We moved here to be closer to nature. It’s been a true joy to experience more fully the comings and goings of the seasons…

The squirrels, the bears, the flowers, the trees, the birds, the bees, the worms, the weeds… everything in its time.

But it’s also been disconcerting to experience a heatwave that breaks records by double digits; to see robins standing over, rather than sitting their eggs; and to see an inland temperate rainforest thirsting for water. Even coastal Vancouver went 46 days without rain. 

The effects of the global climate emergency are becoming more evident, everywhere. Every part of the world, both urban and rural areas, will experience the impact, whether it’s ice storms, floods, hurricanes, droughts, or wildfires. There is no safe haven.

So what are we to do? We choose to focus on what we can do at Big Calm – and that’s empowering. Ongoing fireproofing, installing an emergency water tank, and planting fire-resistant plants and trees. But we have a vision that goes far beyond that: a community whose strength is greater than that of each individual combined, so it’s better able to withstand whatever shocks the future holds.

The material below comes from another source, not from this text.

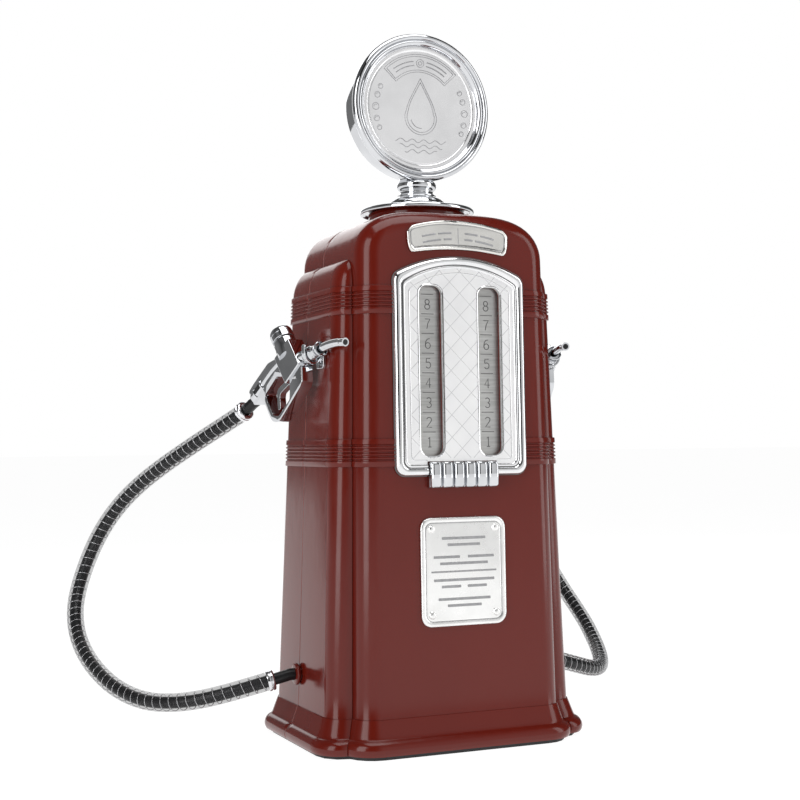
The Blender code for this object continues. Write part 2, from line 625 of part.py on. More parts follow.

And we saw that kind of cooperation last month: the community opened a resiliency centre for those affected by the fire, so all their needs were provided for. In addition to the designated intake centres set up throughout the region, people offered their spare bedrooms and RVs as a place for evacuees to stay. The community hosted a large BBQ for the firefighters as a gesture of gratitude.

We learned a lot from this experience: being prepared is not only wise, it’s empowering, and the cooperation of a community is integral to its resilience. And, while we cannot control the climate, we can find comfort and meaning in collectively caring for our own little piece of this fragile planet.